Und wieder soll eine Falle den Herrn straucheln lassen. Jesus soll sagen, welches Gebot denn das wichtigste ist. Egal was er sagt – man wird darin die Antwort hineinlesen können, andere Gebote seien nicht so wichtig, vielleicht gar zu vernachlässigen. Wieder aber fällt Jesus nicht in die Grube, die andere gegraben haben. Er offenbart vielmehr den Kern des Gesetzes, an dem alle anderen, einzelnen Gebote hängen: Man soll Gott lieben und man soll die Menschen lieben. Das macht die anderen Gebote nicht überflüssig, lässt diese aber letztlich als logische Konsequenz dieses „Grundgesetzes“ der Thora erscheinen. Im Kern steht die Liebe zu Gott. Und diese Liebe kann nicht ohne Konsequenz bleiben: Wer Gott liebt, muss auch seinen Nächsten lieben, der ja als Abbild Gottes geschaffen wurde.

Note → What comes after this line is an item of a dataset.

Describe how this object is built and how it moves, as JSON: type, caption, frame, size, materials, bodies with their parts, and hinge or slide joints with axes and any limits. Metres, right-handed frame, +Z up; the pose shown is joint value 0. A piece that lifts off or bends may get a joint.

Die erste Lesung dieses Sonntags zeigt das hervorragend. Scheinbar werden einzelne Gebote dem Volk Israel gegeben: Wie man mit Ausländern umgehen soll, wie mit Witwen und Waisen, wie mit einem Pfandrecht. Gemeinsam ist jedoch all diesen Regeln, dass sie die Liebe gegenüber dem Nächsten einfordern – gegenüber dem, der fremd ist, einsam, auf Hilfe angewiesen und bedürftig. Der Umgang mit Witwen und Waisen wird in der Bibel immer wieder als Gradmesser für die Gerechtigkeit einer Gesellschaft genutzt. Witwen und Waisen können kaum oder gar nicht für den eigenen Unterhalt sorgen. Sie sind angewiesen auf eine solidarische Gesellschaft, die sich ihrer annimmt. Im Kern steht dabei die Liebe; das konkrete Gebot ist nur Ausfluss, Konkretisierung dieser Liebe zu den Menschen.

Die zwei Gebote, die Jesus nennt, sind der Kern des Judentums wie des Christentums. Die einfachen Grundsätze lassen sich in unendlich viele einzelne, kleinteilige Gesetze übersetzen. Als Christen ist es unsere Aufgabe, immer wieder danach zu fragen, ob unsere Gesellschaft nach diesen Werten lebt. Das Christentum geht nicht in Politik auf, kann aber die Welt und die Missstände, in denen wir leben, auch nicht einfach missachten und ignorieren. Als Christen haben wir die Aufgabe, kritisch zu fragen: Wie geht unsere Gesellschaft mit den Schwachen um, wie schützt es die unbedingte Würde des Lebens, gerade am Anfang und am Ende? Wie geht unsere Gesellschaft mit den Menschen um, die Hilfe brauchen, die sich aus eigener Kraft nicht helfen können?

Und auch: Wie geht unsere Gesellschaft mit Geflüchteten um, die in einem fremden Land mit fremder Sprache stranden und deswegen natürlich Hilfe und Unterstützung brauchen?

Immer wieder müssen wir Christen uns und andere fragen: Werden wir dem elementaren Gebot der Liebe gerecht? Sehen wir andere Menschen als von Gott geschaffene und geliebte, mit bedingungsloser Würde ausgestatte Wesen? Oder denken und sprechen wir von anderen als seien sie Dinge, Sachverhalte, die unserer kühlen Argumentation unterworfen werden können?

Nein, das Christentum geht nicht in der Politik auf. Aber uns kann die Politik nicht kalt lassen. Wenn wir den Ruf Jesu zur unbedingten Nächstenliebe ernst nehmen, darf es uns nicht kalt lassen, wenn Menschen leiden. Es muss den Kern unserer christlichen Identität treffen, wenn wir das Leid der Geflüchteten, der Witwen und Waisen, der Armen sehen. Wegsehen zählt nicht.